# İç ve Dış Tehditler > İsrail Zulmü ve Filistin >  Mossad Avcı ; Müslüman Bilimadamları Av

## bozok

Mossad Avcı ; Müslüman Bilimadamları Av 

Anadoluhaber.blogspot.com


*12.12.2007* Irak'ta yayınlanan El Bayna gazetesinin haberine göre, cinayetler, 
_

"Siyonist rejim"le işbirliğini reddeden Iraklı nükleer uzmanlar ve üniversite profesörlerinden kurtulma misyonunun bir parçası."_

Gazete haberinde 

_"Cinayetler Mossad ve ABD Savunma Bakanlığı - Pentagon tarafından gerçekleştirildi"_ 

denildi.

Bugüne kadar *350 bilimadamı ve 200 profesör* sadece bu mezalimleri işlemek üzere Irak'a konuşlandırılan *İsrailli Mossad komandoları tarafından gizlice katledildi.*

Gazetede yer alan bir başka iddia ise 

_"ABD Dışişleri Bakanlığı'na göre, bu cinayetler, Washington'un Iraklı bilimadamlarını ABD ile işbirliğine ikna etme girişimlerinin başarısızlıkla sonuçlanması üzerine gerçekleşti." 
_
şeklinde.

ABD'de yaşayan bir çok uzman da (bu işbirliği) tekliflerine uymayı reddetti ve kaçtı. 

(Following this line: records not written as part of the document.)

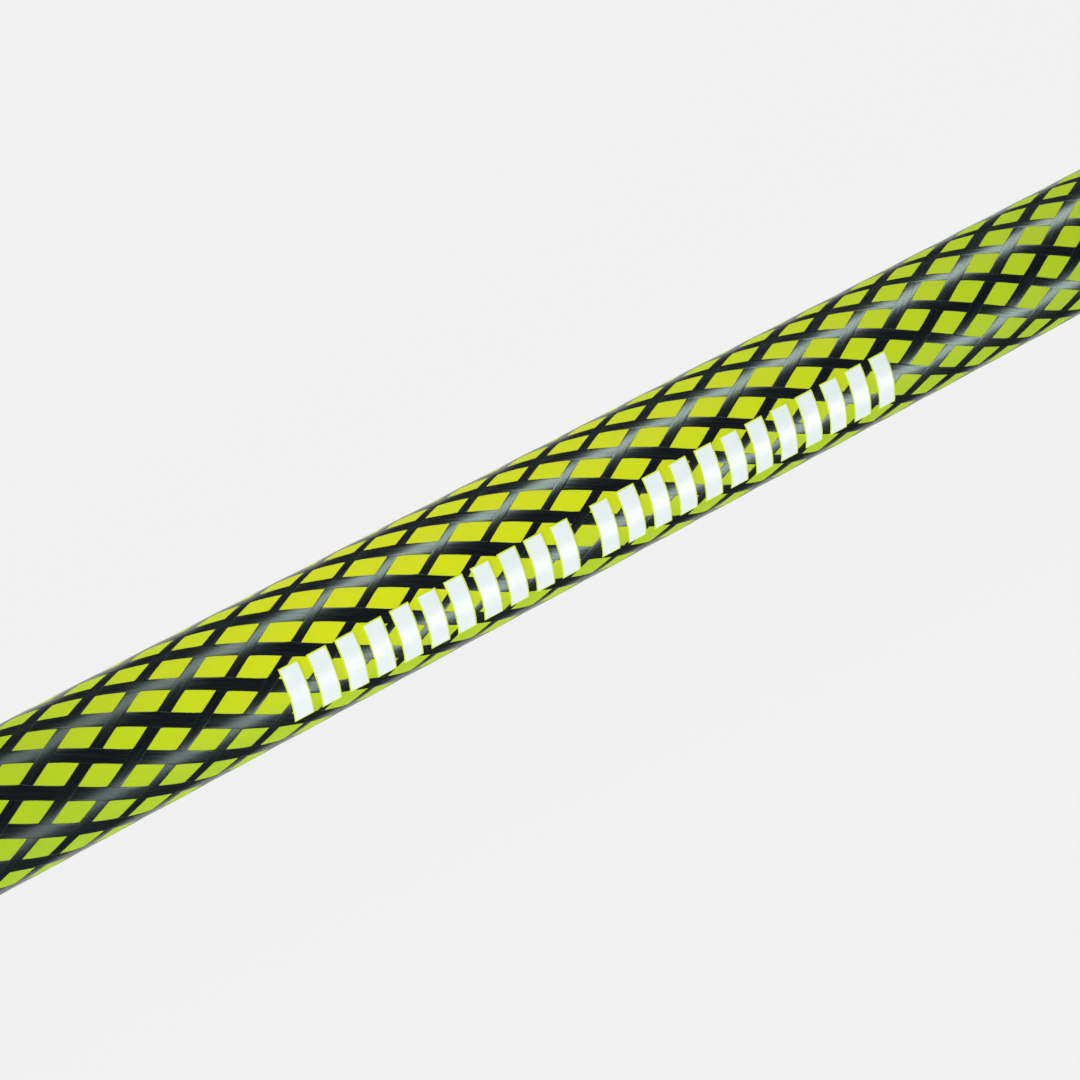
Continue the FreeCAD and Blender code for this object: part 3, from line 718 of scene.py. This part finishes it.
# Along the side, with its fine ring groove, and in to the grip: x, radius over CAP_RADIUS.
CAP_SIDE = ((-1.1, 0.0), (-0.85, -0.25), (-0.6, 0.0), (0.0, 0.0), (0.0, -2.8))


def cap_depth(radius, angles):
    """How deep the butt cap's end lies below its flat, at one radius: a ring groove, then a dished middle
    with radial ribs that stand up in it, and a rounded rim."""
    groove = smooth_step(abs(radius - CAP_GROOVE_RADIUS), *CAP_GROOVE_WALL)
    dish = smooth_step(radius, *CAP_DISH_WALL)
    off_rib = np.abs(np.sin(angles * CAP_RIBS / 2)) * 2 / CAP_RIBS * radius
    rib_ends = smooth_step(radius, *CAP_RIB_INNER_END) * smooth_step(radius, *CAP_RIB_OUTER_END)
    raised = smooth_step(off_rib, *CAP_RIB_WALL) * rib_ends + smooth_step(radius, *CAP_HUB_WALL)
    past_flat = max(radius - CAP_FLAT_RADIUS, 0.0)
    rim = CAP_RIM - math.sqrt(max(CAP_RIM**2 - past_flat**2, 0.0))
    return CAP_GROOVE_DEPTH * groove + CAP_DISH_DEPTH * dish - CAP_RIB_HEIGHT * raised + rim


def build_butt_cap():
    """The moulded cap: its end, its side with a fine ring groove, and the seat against the grip."""
    angles = full_circle(CAP_SEGMENTS)
    on_flat = np.linspace(CAP_INNER_RING, CAP_FLAT_RADIUS, CAP_RINGS)
    on_rim = CAP_FLAT_RADIUS + CAP_RIM * np.sin(np.linspace(0, math.pi / 2, CAP_RIM_RINGS))
    rings = []
    for radius in (*on_flat, *on_rim[1:]):
        rings.append(round_axis(cap_depth(radius, angles) - CAP_THICKNESS, radius, angles))
    for x, over in CAP_SIDE:
        rings.append(round_axis(x, CAP_RADIUS + over, angles))
    middle = [cap_depth(0.0, angles).min() - CAP_THICKNESS, 0.0, 0.0]
    points = np.vstack(rings + [middle])
    faces = grid_faces(len(rings), CAP_SEGMENTS, closed=True)
    faces += [((j + 1) % CAP_SEGMENTS, j, len(points) - 1) for j in range(CAP_SEGMENTS)]
    cap = mesh_piece("butt_cap_moulding", points, faces)
    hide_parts("butt_cap")
    return cap


# ---- materials ----

MILLIMETRES = (1000.0, 1000.0, 1000.0)
AS_IT_IS = (1.0, 1.0, 1.0)


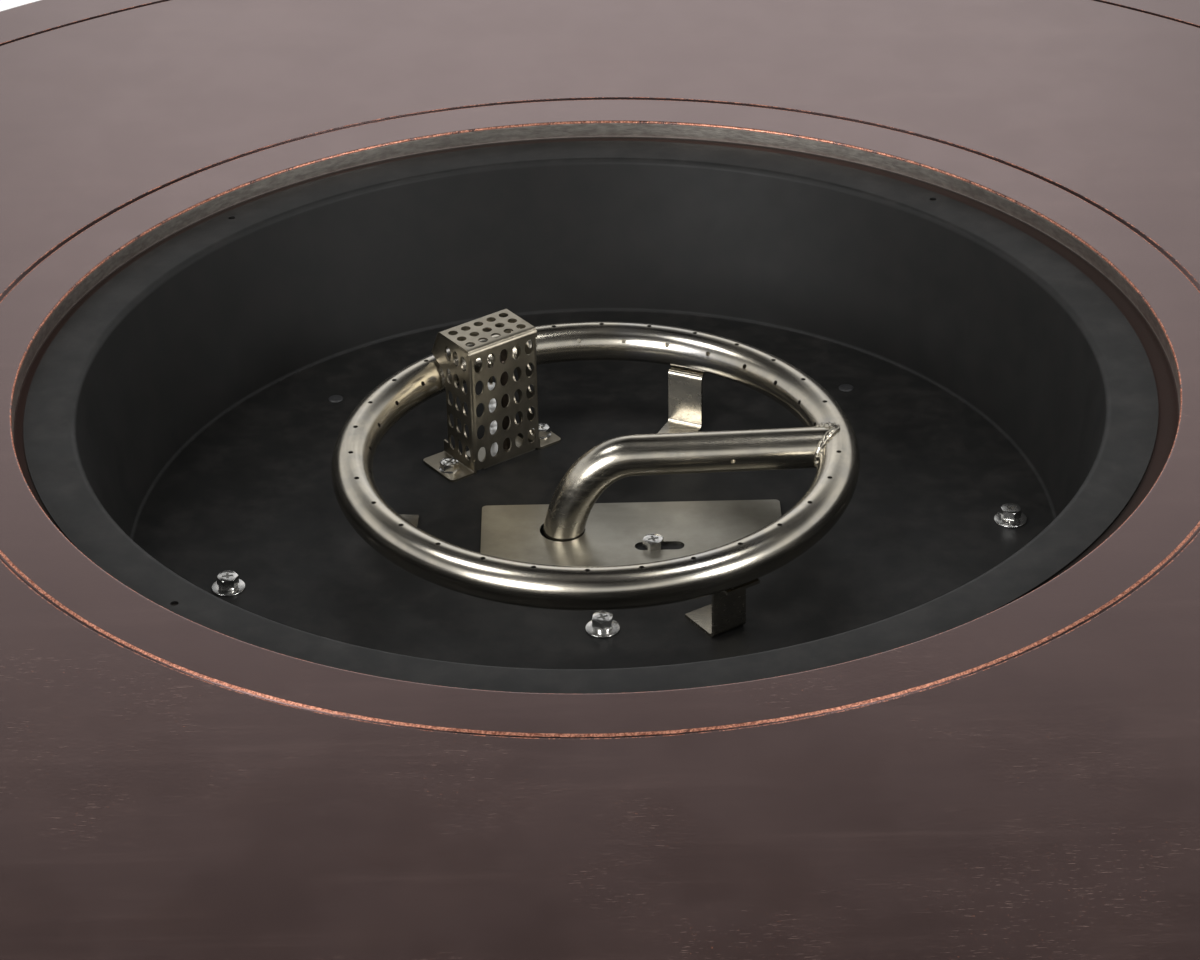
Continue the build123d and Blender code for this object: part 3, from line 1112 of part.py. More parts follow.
def make_knob():
    """Control knob: a skirt, a tapered grip with finger flats and a pointer rib."""
    skirt = rod(KNOB_SKIRT_RADIUS, KNOB_SKIRT_HEIGHT, BEZEL_SIDES)
    base = Pos(0, 0, KNOB_SKIRT_HEIGHT) * RegularPolygon(KNOB_GRIP_RADIUS, KNOB_SIDES)
    crown_radius = KNOB_GRIP_RADIUS - KNOB_GRIP_TAPER
    crown = Pos(0, 0, KNOB_SKIRT_HEIGHT + KNOB_GRIP_HEIGHT) * RegularPolygon(crown_radius, KNOB_SIDES)
    grip = loft([base, crown], ruled=True)
    pointer = box((-POINTER_WIDTH / 2, POINTER_WIDTH / 2),
                  (KNOB_GRIP_RADIUS / 2, KNOB_SKIRT_RADIUS - POINTER_INSET),
                  (KNOB_SKIRT_HEIGHT - CUT, KNOB_SKIRT_HEIGHT + POINTER_RISE))
    socket = Cylinder(SPINDLE_STEM_RADIUS + SPINDLE_RUN, KNOB_STEM_LENGTH + 2 * CUT, align=STANDING)
    knob = Pos(0, 0, HINGE_GAP) * (skirt + grip + pointer) - Pos(0, 0, -CUT) * socket
    return facing_front(knob, KNOB_X, knob_back(), CONTROL_HEIGHT)


def make_bezel():
    """Trim ring round the knob on the control plate."""
    ring = rod(BEZEL_RADIUS, BEZEL_HEIGHT, BEZEL_SIDES)
    ring -= Pos(0, 0, -CUT) * bore(BEZEL_INNER_RADIUS, BEZEL_HEIGHT + 2 * CUT, BEZEL_SIDES)
    return facing_front(ring, KNOB_X, PLATE_FACE, CONTROL_HEIGHT)


def make_igniter_module():
    """Igniter housing through the control plate, and its push button."""
    front = PLATE_FACE - HOUSING_FLANGE_HEIGHT
    barrel = rod(HOUSING_RADIUS, HOUSING_LENGTH)
    flange = rod(HOUSING_FLANGE_RADIUS, HOUSING_FLANGE_HEIGHT)
    flange = Pos(0, 0, HOUSING_LENGTH - HOUSING_FLANGE_HEIGHT) * flange
    bore_depth = BUTTON_DEPTH + BUTTON_TRAVEL + CUT
    hole = Pos(0, 0, HOUSING_LENGTH - bore_depth) * rod(BUTTON_RADIUS + SPINDLE_RUN, bore_depth + CUT)
    housing = facing_front(barrel + flange - hole, BUTTON_X, front + HOUSING_LENGTH, CONTROL_HEIGHT)
    cap = rod(BUTTON_RADIUS, BUTTON_DEPTH + BUTTON_RISE)
    button = facing_front(cap, BUTTON_X, front + BUTTON_DEPTH, CONTROL_HEIGHT)
    return housing, button


def make_inlet():
    """Flare fitting under the valve, where the gas supply is screwed on."""
    top = CONTROL_HEIGHT - VALVE_HEIGHT / 2
    y = FRONT_FACE + VALVE_STANDOFF + VALVE_DEPTH / 2
    body = Pos(0, 0, INLET_LENGTH) * hexagon(INLET_HEX_ACROSS, INLET_HEX_HEIGHT)
    body += Cylinder(INLET_RADIUS, INLET_LENGTH + CUT, align=STANDING)
    body -= Pos(0, 0, -CUT) * bore(INLET_BORE_RADIUS, INLET_LENGTH + CUT)
    return Pos(KNOB_X, y, top - INLET_HEX_HEIGHT - INLET_LENGTH) * body


def make_tank_ring():
    """Retaining ring for the foot of a gas cylinder."""
    ring = rod(TANK_RING_RADIUS, TANK_RING_HEIGHT, TANK_RING_SIDES)
    inner = TANK_RING_RADIUS - TANK_RING_WALL
    ring -= Pos(0, 0, -CUT) * bore(inner, TANK_RING_HEIGHT + 2 * CUT, TANK_RING_SIDES)
    return Pos(TANK_X, 0, FLOOR_TOP) * ring


def main():
    os.makedirs("parts", exist_ok=True)
    save("tabletop", make_tabletop())
    save("top_ribs", *make_ribs())
    save("burner_pan", make_pan())
    save("pan_plugs", *make_plugs())
    save("burner_ring", make_ring())
    save("ring_brackets", *make_ring_brackets())
    save("feed_tube", make_feed_tube())
    save("cover_plate", make_cover_plate())
    cover_bolt, cover_nut = make_cover_bolt()
    save("cover_bolt", cover_bolt)
    save("cover_nut", cover_nut)
    save("igniter_shield", make_shield())
    save("shield_screws", *make_shield_screws())
    insulator, wire, thermocouple, igniter_plate = make_igniter()
    save("electrode_insulator", insulator)
    save("electrode_wire", wire)
    save("thermocouple", thermocouple)
    save("igniter_plate", igniter_plate)
    for name, solids in make_pan_fasteners().items():
        save(name, *solids)
    save("heat_shield", make_heat_shield())
    save("air_mixer", make_mixer())
    save("air_shutter", make_shutter())
    save("orifice_holder", make_orifice())
    save("gas_line", make_gas_line())
    spark_lead, thermo_lead = make_leads()
    save("spark_lead", spark_lead)
    save("thermocouple_lead", thermo_lead)
    save("corner_posts", *make_posts())
    top_rails, bottom_rails = make_rails()
    save("top_rails", *top_rails)
    save("bottom_rails", *bottom_rails)
    feet, foot_nuts = make_feet()
    save("levelling_feet", *feet)
    save("foot_nuts", *foot_nuts)
    save("base_floor", make_base_floor())
    left, right, back = make_side_panels()
    save("left_panel", left)
    save("right_panel", right)
    save("back_panel", back)
    save("front_panel", make_front_panel())
    save("door", make_door())
    pull, pull_screw = make_pull()
    save("door_pull", pull)
    save("pull_screw", pull_screw)
    fixed, moving, pins = make_hinges()
    save("hinge_leaves", *fixed)
    save("door_leaves", *moving)
    save("hinge_pins", *pins)
    catch, strike = make_catch()
    save("magnet_catch", catch)
    save("strike_plate", strike)
    save("control_plate", make_control_plate())
    valve, valve_nut = make_valve()
    save("gas_valve", valve)
    save("valve_nut", valve_nut)
    save("valve_spindle", make_spindle())
    save("control_knob", make_knob())
    save("knob_bezel", make_bezel())
    housing, button = make_igniter_module()
    save("igniter_housing", housing)
    save("igniter_button", button)
    save("gas_inlet", make_inlet())
    save("tank_ring", make_tank_ring())


main()
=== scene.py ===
import json
import math
import random

import bmesh
import bpy
from mathutils import Matrix, Vector


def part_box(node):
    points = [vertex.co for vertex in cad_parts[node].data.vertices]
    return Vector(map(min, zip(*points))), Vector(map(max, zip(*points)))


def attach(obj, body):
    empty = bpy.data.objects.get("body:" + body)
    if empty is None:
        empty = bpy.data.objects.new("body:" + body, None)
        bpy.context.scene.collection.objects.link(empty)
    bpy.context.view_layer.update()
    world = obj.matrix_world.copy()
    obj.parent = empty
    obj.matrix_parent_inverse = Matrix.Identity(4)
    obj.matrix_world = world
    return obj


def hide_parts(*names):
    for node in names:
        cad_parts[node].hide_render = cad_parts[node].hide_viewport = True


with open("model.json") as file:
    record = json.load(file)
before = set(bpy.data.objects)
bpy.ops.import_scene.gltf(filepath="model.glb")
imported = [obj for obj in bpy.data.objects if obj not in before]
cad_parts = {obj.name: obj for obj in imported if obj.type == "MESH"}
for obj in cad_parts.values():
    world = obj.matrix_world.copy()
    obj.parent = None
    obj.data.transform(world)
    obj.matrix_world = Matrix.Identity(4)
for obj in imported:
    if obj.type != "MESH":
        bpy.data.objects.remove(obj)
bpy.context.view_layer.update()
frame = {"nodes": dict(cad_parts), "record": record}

bl_info = {
    "name": "Gas fire pit table",
    "version": (1, 0, 0),
    "blender": (4, 5, 0),
    "location": "View3D > Sidebar > Fire pit",
    "description": "Dresses the packed fire pit table with detailed pieces and procedural finishes",
    "category": "Object",
}

MM = 0.001
UP = Vector((0, 0, 1))
WHITE = (1, 1, 1, 1)

# Turns that stand a flat form up to face the front, or a side
FRONT = Matrix.Rotation(math.radians(90), 4, "X")
SIDE = Matrix.Rotation(math.radians(90), 4, "Z") @ FRONT

# Places in millimetres, from the floor under the centre of the table
PAN_BOLTS = ((-212.9, -57.4), (242.3, -1.5), (1.1, -108.3))
COVER_BOLT = (31.5, -24.0)
COVER_SLOT = (35.3, -24.0)
FEED_PLACE = (-22.0, -4.0)
GAS_LINE_Y = -262.0
LEADS_Y = -276.0

# Angles in degrees, round the ring and round the pan
BRACKET_ANGLES = (65.0, -57.0, 176.0)
FLANGE_HOLE_ANGLES = (45.7, 135.7, 226.5)

# Sizes in millimetres; a bolt's are its head across the flats, the head's height and the shank's radius
TUBE_WALL = 1.6
PANEL_SHEET = 1.6
BRACKET_SHEET = 2.0
M6_BOLT = (11.0, 5.0, 3.0)
SHIELD_SCREW = (10.0, 5.2, 1.9)


def mm(value):
    """A property's length in millimetres."""
    return value / MM


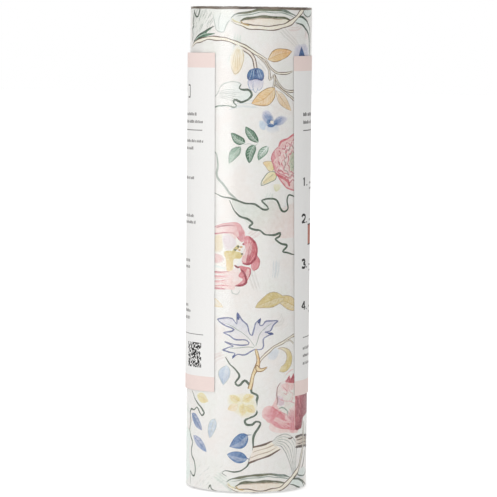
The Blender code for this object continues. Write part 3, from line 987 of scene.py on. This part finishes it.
def put_in_scene(name, data):
    """An object of that mesh, lamp or camera, at the origin."""
    made = bpy.data.objects.new(name, data)
    bpy.context.scene.collection.objects.link(made)
    return made


def spread(radius, across, up):
    """Flat points bent round the axis at that radius, in metres. The front is at across 0."""
    angle = across / ROLL_RADIUS
    return np.stack([radius * np.sin(angle), -radius * np.cos(angle), up], axis=-1) * MM


def sheet_mesh(name, art, columns, rows, outer, inner, finish):
    """A thin closed sheet, drawn on its outside. outer and inner bend flat points into place."""
    points, faces, colours = art.triangles(columns, rows)
    links = np.sort(np.vstack([faces[:, [0, 1]], faces[:, [1, 2]], faces[:, [2, 0]]]), axis=1)
    pairs, counts = np.unique(links, axis=0, return_counts=True)
    rim = {tuple(pair) for pair in pairs[counts == 1]}
    on_rim = sorted({i for pair in rim for i in pair})
    order = {i: k for k, i in enumerate(on_rim)}
    coarse = [Vector(points[i]) for i in on_rim]
    edges = [(order[a], order[b]) for a, b in rim]
    for x in columns[1:-1]:
        first = len(coarse)
        coarse += [Vector((x, y)) for y in rows[1:-1:4]]
        edges += [(i, i + 1) for i in range(first, len(coarse) - 1)]
    cut = geometry.delaunay_2d_cdt(coarse, edges, [], 0, 1e-5)
    back = np.array(cut[0])
    back_faces = np.array(cut[2])
    back_faces = back_faces[turned_faces(back, back_faces, -1)]
    origin = {}
    for new, olds in enumerate(cut[3]):
        for old in olds:
            origin[old] = new
    shift = len(points)
    walls = []
    for one, two, three in faces:
        for p, q in ((one, two), (two, three), (three, one)):
            if (min(p, q), max(p, q)) in rim:
                p_back, q_back = origin[order[p]] + shift, origin[order[q]] + shift
                walls += [(q, p, p_back), (q, p_back, q_back)]
    everything = np.vstack([faces, back_faces + shift, np.array(walls)])
    mesh = bpy.data.meshes.new(name)
    mesh.from_pydata(np.vstack([outer(points), inner(back)]).tolist(), [], everything.tolist())
    paint = mesh.color_attributes.new("print", "FLOAT_COLOR", "CORNER")
    values = np.ones((len(everything) * 3, 4))
    values[:, :3] = art.ground
    values[: len(faces) * 3, :3] = colours.reshape(-1, 3)
    paint.data.foreach_set("color", values.ravel().astype(np.float32))
    flat = mesh.uv_layers.new(name="flat")
    both = np.vstack([points, back])
    flat.data.foreach_set("uv", both[everything.ravel()].ravel().astype(np.float32))
    mesh.shade_smooth()
    mesh.set_sharp_from_angle(angle=math.radians(50))
    mesh.materials.append(finish)
    return put_in_scene(name, mesh)


def socket(group, name):
    """The identifier of a tree's input."""
    return next(item.identifier for item in group.interface.items_tree if item.name == name)


WOUND_SHEET = {
    "Start Radius": 0.0215,
    "End Radius": 0.0375,
    "Turns": 50.0,
    "Steps per Turn": 72,
    "Thickness": 0.00016,
    "Height": 0.2984,
    "Bottom": 0.0005,
    "Wander": 0.0004,
    "Seed": 1.0,
    "Start Angle": 0.0,
}
WAVES_PER_METRE = 260.0


def wound_tree(finish):
    """Geometry nodes for a thin sheet wound in a spiral, whose edges wander a little."""
    group = bpy.data.node_groups.new("wound_sheet", "GeometryNodeTree")
    for name, value in WOUND_SHEET.items():
        kind = "NodeSocketInt" if isinstance(value, int) else "NodeSocketFloat"
        group.interface.new_socket(name, in_out="INPUT", socket_type=kind).default_value = value
    group.interface.new_socket("Geometry", in_out="OUTPUT", socket_type="NodeSocketGeometry")
    given = group.nodes.new("NodeGroupInput").outputs

    def add(kind, inputs, **settings):
        """A node whose inputs are linked, or set where a plain value is given."""
        node = group.nodes.new(kind)
        for name, value in settings.items():
            setattr(node, name, value)
        for key, value in inputs.items():
            if isinstance(value, bpy.types.NodeSocket):
                group.links.new(value, node.inputs[key])
            else:
                node.inputs[key].default_value = value
        return node.outputs

    spiral = add(
        "GeometryNodeCurveSpiral",
        {
            "Height": 0.0,
            "Reverse": True,
            "Start Radius": given["Start Radius"],
            "End Radius": given["End Radius"],
            "Rotations": given["Turns"],
            "Resolution": given["Steps per Turn"],
        },
    )
    section = {"Width": given["Thickness"], "Height": given["Height"]}
    cut = add("GeometryNodeCurvePrimitiveQuadrilateral", section)
    sweep = {"Curve": spiral["Curve"], "Profile Curve": cut["Curve"], "Fill Caps": True}
    strip = add("GeometryNodeCurveToMesh", sweep)
    half = add("ShaderNodeMath", {0: given["Height"], 1: 0.5, 2: given["Bottom"]}, operation="MULTIPLY_ADD")
    lift = add("ShaderNodeCombineXYZ", {"Z": half[0]})
    turn = add("ShaderNodeCombineXYZ", {"Z": given["Start Angle"]})
    seat = {"Geometry": strip["Mesh"], "Translation": lift[0], "Rotation": turn[0]}
    placed = add("GeometryNodeTransform", seat)
    place = add("ShaderNodeSeparateXYZ", {0: add("GeometryNodeInputPosition", {})[0]})
    spot = add("ShaderNodeCombineXYZ", {"X": place["X"], "Y": place["Y"], "Z": given["Seed"]})
    waves = add("ShaderNodeTexNoise", {"Scale": WAVES_PER_METRE, "Detail": 2.0, "Vector": spot[0]})
    centred = add("ShaderNodeMath", {0: waves[0], 1: 0.5}, operation="SUBTRACT")
    scaled = add("ShaderNodeMath", {0: centred[0], 1: given["Wander"]}, operation="MULTIPLY")
    offset = add("ShaderNodeCombineXYZ", {"Z": scaled[0]})
    moved = add("GeometryNodeSetPosition", {"Geometry": placed["Geometry"], "Offset": offset[0]})
    real = add("GeometryNodeRealizeInstances", {"Geometry": moved["Geometry"]})
    coat = add("GeometryNodeSetMaterial", {"Geometry": real["Geometry"], "Material": finish})
    output = group.nodes.new("NodeGroupOutput")
    group.links.new(coat["Geometry"], output.inputs["Geometry"])
    return group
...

Başka ülkelere sığınmaya çalışıyorlar. İşbirliği yapanlar ise ABD'li yetkililerin ellerinde çok yorucu sorgulamalar ve hatta işkencelere maruz kaldılar.

*İSRAİL BU BİLİMADAMLARINI TEHDİT OLARAK GüRüYOR*

Gazetenin haberinde, Tel Aviv'in bu bilimadamlarını _"Siyonist rejimin"_ güvenliğine bir tehdit olarak gördüğü ve bunu halletmenin en iyi yolu olarak sıkıntı veren entellektüellere suikast düzenlemeye karar verdiği kaydediliyor.

*Böyle bir uygulamaya yedi ay önce onayını ifade eden Pentagon*, İsrailli komandolara destek gönderdi, ayrıca hedefteki öldürülecek olanlar hakkında tam kişisel kayıtları onlar (İsrailli komandolar) için tedarik etti.

*Bilimadamları evlerinden uzakta sahneye konan senaryolarla katledildi. 

Bunda, Irak'ta her gün gerçekleşen düzenli beklenen bombalı saldırılardan istifade edildi.*

----------